AMD is enforcing a cap again on the memory; we don't like that as we feel we could have gone a notch further. The tweaks on the clock frequency and memory run fine, but the performance was often lower than defaults. We expect you to reach ~17 GBps of effective bandwidth. Of course, increase the power limiter to the max, so your GPU gets (even) more energy budget. In the year 2020/2021, clock frequencies matter LESS than that power limiter. You could clock a GPU even at 3 GHz, but when a power limiter kicks in, it'll always bring down that frequency to match your power budget.
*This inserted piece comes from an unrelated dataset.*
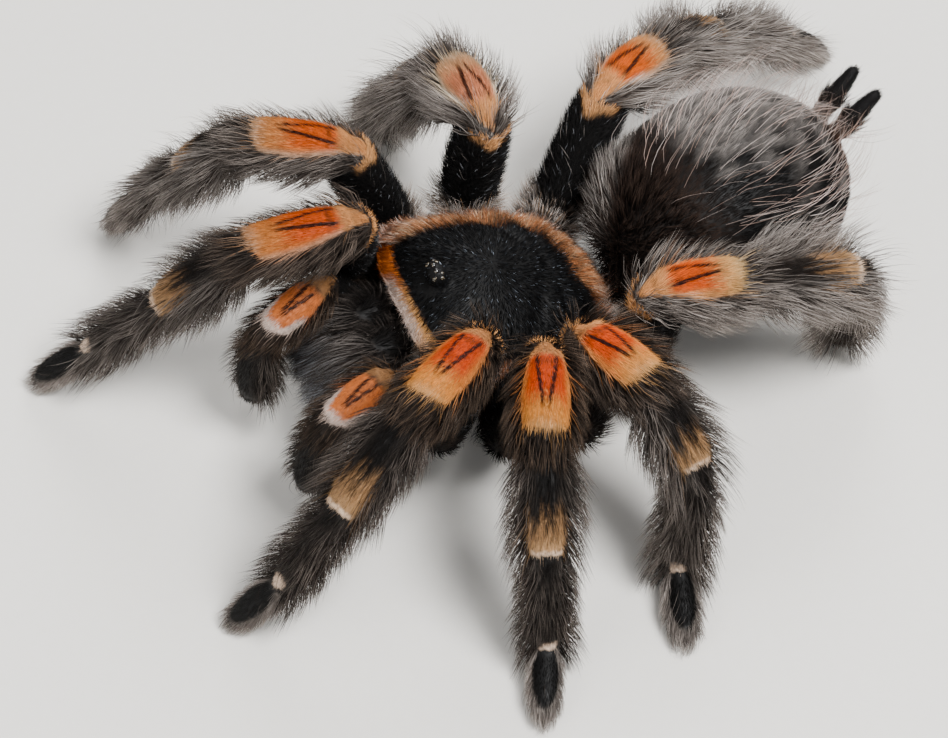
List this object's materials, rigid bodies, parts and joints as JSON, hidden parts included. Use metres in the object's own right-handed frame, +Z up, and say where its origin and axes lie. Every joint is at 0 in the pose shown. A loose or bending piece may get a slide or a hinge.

Results will vary per board, brand, and even card due to cooling (GDDR6/GPU/VRM). So the power limiter is the decisive and dominant factor; lowering or increasing the power budget allows for higher framerates. That, combined with say 2500 MHz on the clock frequency (and we do expect some board to hit 2600 MHz), Is your magic tweak. But all that tweaking and extra energy consumption will bring you a max of ~6% extra performance at best seen from reference performance. The GPU gets memory bottlenecked at higher resolution due to the 256-bit design and GDDR6 choice in memory; ergo, here, a memory tweak will absolutely help. Overall we've been able to add 2% performance on top of the factory tweak that Sapphire applied. Our advice, leave it at stock settings as Sapphire tuned this card really well already.

Conclusion

Sapphire brings an interesting product to the table with the NITRO+ series. Not only do they offer good looks and are the metrics for acoustics and cooling on a suitable level, but they also perform a notch faster than reference as well. That does remain a tad relative, though, as, in the high-end spectrum, the margins for more performance and tweaking over the years have vanished a bit, as the players like AMD will try and get as much as they can from the products in that baseline configuration. Typically, tweaking margins were 15 maybe 20% years ago; these days, you're lucky to gain 5 to 10% overall. And within that thin margin, the AIB partners nab away from perf as well, with the factory tweaked products. So there is little more left, and most partners will perform quite close towards each other. All that is not perse a bad thing as it saves you the diligence of tweaking yourself. The NITRO+ is a sound product with obviously a nice amount of graphics memory compared to what NVIDIA is offering with the RTX 3070 and 3080. With future games in mind, this could turn out to your advantage as you can quite easily play Ultra HD games without running into VRAM limitations anytime soon. With Smart Access memory in mind, this helps out as well. Overall, the 3800 series performs better than we initially expected in the lower resolutions and offers expected performance when playing good old fashioned rasterizer engine games. If you are less interested in what Raytracing and DLSS bring to the table, then the 6800 XT with it's 16GB graphics memory is an easily recommended choice over the $699 GeForce RTX 3080 for 649 USD. But if that is reversed for you and you want maximum Hybrid raytracing performance, then AMD's miss is the lack of some hardware Tensor cores and a DLSS equivalent that is hardware-backed. As far as the NITRO+ goes, hey, we cannot complain here; it ticks all the right boxes and as such comes recommended. Now let's hope these products will actually become available in substantial enough quantities so that prices aren't hiked upwards, preventing you from singing 'all I want for Christmas is ...'. We'll happily grant a recommended award. Pricing, however, is steep, I mean reference costs 649 USD, this one 769 USD. That's what keeps it away from being a top pick award as otherwise, it's a really good graphics card.